Aug 20: Former Iranian Prime Minister Mohammed Mossadegh comes out of hiding and surrenders following an insurrection that swept Maj. Gen. Fazlollah Zahedi into power and restored the Shah to the Peacock Throne. Mossadegh and three top aides are taken into custody at Zahedi’s headquarters in Tehran.
Aug 22: Shah Mohammed Riza Pahlevi returns triumphantly to Tehran just six days after he fled the country. As the Shah’s motorcade makes its way to Saadabad Palace, royalists slaughter sheep in thanksgiving along the road as the Shah passes.
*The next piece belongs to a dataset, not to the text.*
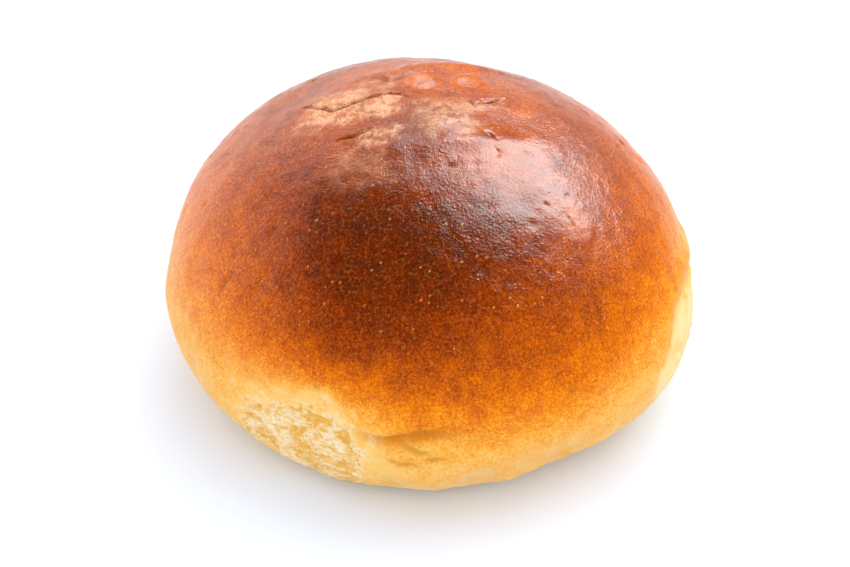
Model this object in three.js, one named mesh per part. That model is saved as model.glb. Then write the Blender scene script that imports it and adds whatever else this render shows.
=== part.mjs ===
// A soft egg-washed bread roll, baked on a tray side by side with others and pulled apart from them.
// Millimetres, +Z up. The origin is on the flat base, under the middle of the roll's bounding box.
// Headings are in degrees, counter-clockwise from +X as seen from above, so -Y, the front, is 270.
import * as THREE from "three";
import { mergeVertices } from "three/addons/utils/BufferGeometryUtils.js";

// The whole roll
const CRUST_WIDTH = 100; // across the round crust at its widest
const ROLL_HEIGHT = 57.5; // from the tray to the top of the crown
const WAIST_HEIGHT = 17.2; // where the side stands furthest out
const BASE_RADIUS = 40; // flat underside, where the dough lay on the tray
const CROWN_FULLNESS = 1.94; // superellipse exponent: 2 is a plain ellipse, less is more pointed
const SKIRT_FULLNESS = 1.05; // 1 runs in to the base as a parabola, 2 as an ellipse
const CROWN_LEAN = { heading: 180, shift: 1.4 }; // how far the crown sits to one side of the base

// Kiss faces: where a neighbouring roll touched this one in the oven, and was torn off.
// Depth is how far the neighbour pressed in, and blend how softly the face runs into the round crust.
const KISS_FACES = [
  { heading: 238, depth: 2.6, top: 25, blend: 5 },
  { heading: 9, depth: 0.4, top: 25, blend: 3 },
];
const KISS_SHOULDER = 5; // half of the height over which the crust rolls out above a kiss face

// Slow swellings of the crust: rise is how far it stands out, or in, and spread its half-width
const SWELLINGS = [
  { heading: 62, height: 50, rise: -0.6, spread: 10 },
  { heading: 118, height: 50, rise: 0.6, spread: 10 },
  { heading: 140, height: 40, rise: 1, spread: 11 },
  { heading: 165, height: 34, rise: 0.5, spread: 10 },
  { heading: 172, height: 18, rise: -0.5, spread: 10 },
  { heading: 300, height: 6, rise: -2.4, spread: 11 },
  { heading: 334, height: 20, rise: 1.2, spread: 11 },
];

// The fold low on the front, where the crust laps over the dough under it. It runs from one heading
// to the other, climbs from startHeight to endHeight, and is deepest halfway; width is half across.
const FOLD = { from: 250, to: 290, startHeight: 20.5, endHeight: 23, depth: 1, width: 2.8 };

// How finely the surface is divided
const SEGMENTS = 72; // round the roll
const CROWN_STEPS = 28; // from the waist to the top
const SKIRT_STEPS = 12; // from the base's edge to the waist
const BASE_RINGS = 2; // across the flat base

const CRUST_RADIUS = CRUST_WIDTH / 2;
const FULL_TURN = 360;
const PROBE = 0.1; // half of the step that finds which way the crust faces

// 0 below low, 1 above high, and smooth between them.
function smoothStep(value, low, high) {
  const share = THREE.MathUtils.clamp((value - low) / (high - low), 0, 1);
  return share * share * (3 - 2 * share);
}

// A unit vector in the plane of the tray.
function towards(heading) {
  const angle = THREE.MathUtils.degToRad(heading);
  return new THREE.Vector3(Math.cos(angle), Math.sin(angle), 0);
}

function headingOf(point) {
  const heading = THREE.MathUtils.radToDeg(Math.atan2(point.y, point.x));
  return (heading + FULL_TURN) % FULL_TURN;
}

// What is left of the crown's radius at a share of its height.
function crownShare(rise) {
  return Math.pow(Math.max(0, 1 - Math.pow(rise, CROWN_FULLNESS)), 1 / CROWN_FULLNESS);
}

// What is left of the skirt's overhang past the base at a share of the way down from the waist.
function skirtShare(drop) {
  return Math.pow(Math.max(0, 1 - drop * drop), 1 / SKIRT_FULLNESS);
}

// The round crust's radius at a height, before anything presses on it.
function crustRadiusAt(height) {
  if (height < WAIST_HEIGHT) {
    const drop = (WAIST_HEIGHT - height) / WAIST_HEIGHT;
    return BASE_RADIUS + (CRUST_RADIUS - BASE_RADIUS) * skirtShare(drop);
  }
  return CRUST_RADIUS * crownShare((height - WAIST_HEIGHT) / (ROLL_HEIGHT - WAIST_HEIGHT));
}

// Half of the roll's section, from the middle of the base out and over to the top.
function rollSection() {
  const points = [];
  for (let i = 0; i < BASE_RINGS; i++) {
    points.push(new THREE.Vector2((BASE_RADIUS * i) / BASE_RINGS, 0));
  }
  for (let i = 0; i < SKIRT_STEPS; i++) {
    const height = (WAIST_HEIGHT * i) / SKIRT_STEPS;
    points.push(new THREE.Vector2(crustRadiusAt(height), height));
  }
  for (let i = 0; i < CROWN_STEPS; i++) {
    const rise = Math.sin((i / CROWN_STEPS) * (Math.PI / 2));
    const height = WAIST_HEIGHT + (ROLL_HEIGHT - WAIST_HEIGHT) * rise;
    points.push(new THREE.Vector2(crustRadiusAt(height), height));
  }
  points.push(new THREE.Vector2(0, ROLL_HEIGHT));
  return points;
}

// The dough stood against its neighbour here: what would stand past the face is pressed back to it.
function pressKissFace(point, face) {
  const out = towards(face.heading);
  const reach = CRUST_RADIUS - face.depth;
  const below = 1 - smoothStep(point.z, face.top - KISS_SHOULDER, face.top + KISS_SHOULDER);
  const past = point.dot(out) - (reach - face.blend);
  if (past <= 0) {
    return;
  }
  const pressed = past < 2 * face.blend ? (past * past) / (4 * face.blend) : past - face.blend;
  point.addScaledVector(out, -pressed * below);
}

// The way the round crust faces at a heading and height.
function crustFacing(heading, height) {
  const climb = crustRadiusAt(height + PROBE) - crustRadiusAt(height - PROBE);
  const facing = towards(heading).multiplyScalar(2 * PROBE);
  facing.z = -climb;
  return facing.normalize();
}

// A slow swelling or hollow, centred on the crust at its heading and height. The base stays flat.
function swell(point, swelling) {
  const centre = towards(swelling.heading).multiplyScalar(crustRadiusAt(swelling.height));
  centre.z = swelling.height;
  const distance = point.distanceTo(centre) / swelling.spread;
  const shift = crustFacing(swelling.heading, swelling.height);
  shift.multiplyScalar(swelling.rise * Math.exp(-distance * distance));
  shift.z *= smoothStep(point.z, 0, WAIST_HEIGHT);
  point.add(shift);
}

// A soft groove that climbs along the front and runs out at both of its ends.
function foldCrust(point) {
  const along = (headingOf(point) - FOLD.from) / (FOLD.to - FOLD.from);
  if (along <= 0 || along >= 1) {
    return;
  }
  const middle = THREE.MathUtils.lerp(FOLD.startHeight, FOLD.endHeight, along);
  const offset = (point.z - middle) / FOLD.width;
  const depth = FOLD.depth * Math.sin(along * Math.PI) ** 2;
  point.addScaledVector(towards(headingOf(point)), -depth * Math.exp(-offset * offset));
}

// The crown leans over a little; the base stays where it is.
function leanCrown(point) {
  const share = point.z / ROLL_HEIGHT;
  point.addScaledVector(towards(CROWN_LEAN.heading), CROWN_LEAN.shift * share);
}

// The closed surface of the roll.
function rollGeometry() {
  const turned = new THREE.LatheGeometry(rollSection(), SEGMENTS);
  turned.rotateX(Math.PI / 2);
  turned.deleteAttribute("uv");
  turned.deleteAttribute("normal");
  const surface = mergeVertices(turned);

  const places = surface.attributes.position;
  const point = new THREE.Vector3();
  for (let i = 0; i < places.count; i++) {
    point.fromBufferAttribute(places, i);
    SWELLINGS.forEach((swelling) => swell(point, swelling));
    foldCrust(point);
    KISS_FACES.forEach((face) => pressKissFace(point, face));
    leanCrown(point);
    places.setXYZ(i, point.x, point.y, point.z);
  }
  return standOnOrigin(surface);
}

// Moves the surface so that its bounding box stands centred on the origin.
function standOnOrigin(surface) {
  surface.computeBoundingBox();
  const middle = surface.boundingBox.getCenter(new THREE.Vector3());
  return surface.translate(-middle.x, -middle.y, -surface.boundingBox.min.z);
}

function breadRoll() {
  const crust = new THREE.MeshStandardMaterial({
    color: new THREE.Color(0.62, 0.3, 0.09),
    roughness: 0.4,
    metalness: 0,
  });
  const roll = new THREE.Mesh(rollGeometry(), crust);
  roll.name = "bread_roll";
  return roll;
}

const breadRollPart = new THREE.Group();
breadRollPart.add(breadRoll());

export default breadRollPart;
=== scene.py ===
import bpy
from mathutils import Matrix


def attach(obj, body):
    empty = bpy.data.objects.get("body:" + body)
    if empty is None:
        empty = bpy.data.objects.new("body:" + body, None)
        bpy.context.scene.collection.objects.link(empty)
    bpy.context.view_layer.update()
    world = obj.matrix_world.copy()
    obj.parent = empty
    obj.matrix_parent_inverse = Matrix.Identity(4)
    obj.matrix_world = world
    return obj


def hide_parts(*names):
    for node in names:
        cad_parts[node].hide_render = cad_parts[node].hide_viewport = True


bl_info = {
    "name": "Egg-washed bread roll",
    "version": (1, 0, 0),
    "blender": (4, 5, 0),
    "location": "3D View > Sidebar > Bread",
    "description": "Bakes a soft bread roll around its solid model and sets a small studio for it",
    "category": "Add Mesh",
}

import itertools
import math

import bmesh
import bpy
import numpy as np
from bpy.props import FloatProperty, FloatVectorProperty, IntProperty, PointerProperty
from mathutils import Vector
from mathutils.bvhtree import BVHTree

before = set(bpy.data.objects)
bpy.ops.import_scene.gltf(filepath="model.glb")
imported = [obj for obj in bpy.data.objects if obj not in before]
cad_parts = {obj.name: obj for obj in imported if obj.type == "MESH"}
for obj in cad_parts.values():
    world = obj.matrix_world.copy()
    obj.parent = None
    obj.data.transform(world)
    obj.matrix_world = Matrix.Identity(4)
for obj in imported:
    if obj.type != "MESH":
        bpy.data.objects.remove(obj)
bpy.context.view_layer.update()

NODE = "bread_roll"
MM = 0.001

# The roll's own measures are in millimetres. Headings are in degrees, counter-clockwise from +X as
# seen from above, so the front, -Y, is 270.
HEART = np.array([0.0, 0.0, 16.0])  # the point inside the roll that its surface is drawn around
SIDE_RADIUS = 48.5  # turns headings into lengths round the side
NOISE_CELLS = 256
CREASED_CROWN = 45  # the crown's creases all lie above this height
UNLIT_WHITE = 1.25  # turns the surroundings' own pale grey white where the camera looks past the floor

# How high the roll has browned: heading, and the heights at which the skin starts to colour, has
# turned golden brown, and is deep brown
BAKING = [
    (20, 26, 38, 55),
    (90, 21, 37, 56),
    (150, 19, 37, 54),
    (185, 20, 38, 53),
    (215, 20, 34, 49),
    (232, 22, 30.5, 41),
    (248, 24.5, 30, 35),
    (270, 18, 26.8, 37),
    (300, 15, 26.5, 43.5),
    (330, 22.5, 33, 48),
    (350, 26, 36, 52),
]

# Lumps of the crown: where (x, y), half-length, half-width, turn of the long axis, and rise
CROWN_LUMPS = [
    (3.0, 17.5, 13.0, 2.4, 18, 1.1),
    (3.0, 4.5, 9.0, 2.4, 0, -0.45),
    (-15.0, 5.5, 7.0, 3.2, -20, 0.45),
    (-15.0, -2.5, 6.5, 3.0, 10, 0.4),
    (2.5, -5.0, 6.0, 3.4, -10, 0.5),
    (-5.5, -3.0, 5.5, 1.8, -55, -0.45),
    (-24.0, 14.0, 8.0, 5.0, 40, -0.5),
    (14.0, -2.0, 6.0, 4.0, 60, -0.3),
    (22.0, -17.0, 11.0, 8.0, -50, 0.3),
    (-4.0, -17.0, 9.0, 3.5, 5, -0.3),
    (-20.0, -18.0, 9.0, 5.0, 60, 0.35),
    (6.0, -27.0, 12.0, 4.0, 10, 0.25),
]

# Flat-topped knobs of the crown: where (x, y), half-length, half-width, rise, and forward tip
KNOBS = [
    (-1.5, 9.0, 3.2, 2.9, 0.5, 0.28),
    (7.2, 10.0, 3.1, 2.8, 0.5, 0.29),
]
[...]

Aug 26: The new Iranian Prime Minister, Gen. Fazlollah Zahedi, and President Eisenhower exchange letters addressing Iran’s pressing financial crisis. Zahedi writes, “The treasury is empty; foreign exchange resources are exhausted; the national economy is deteriorated. Iran needs immediate financial aid to enable it to emerge from a state of economic and financial chaos.” Eisenhower responds: “…I have authorized my Ambassador to Iran to consult with you regarding the development of our aid program there. I recognize that your needs are pressing. Your request will receive our sympathetic consideration and I can assure you that we stand ready to assist you.” This is a notable turnaround since the previous June, when Eisenhower told then-Premier Mohammed Mossadegh that the U.S. would not provide additional aid without an agreement to end Iran’s oil dispute with Britain over the loss of Anglo-Iranian Oil Company’s extensive holdings in Iran due to Iran’s nationalization action.
Aug 31: The U.S. Atomic Energy Commission announces that it has detected an atomic detonation “in Russian territory” on August 23. The AEC says that this detonation is consistent with ordinary nuclear detonations and is not a hydrogen bomb test.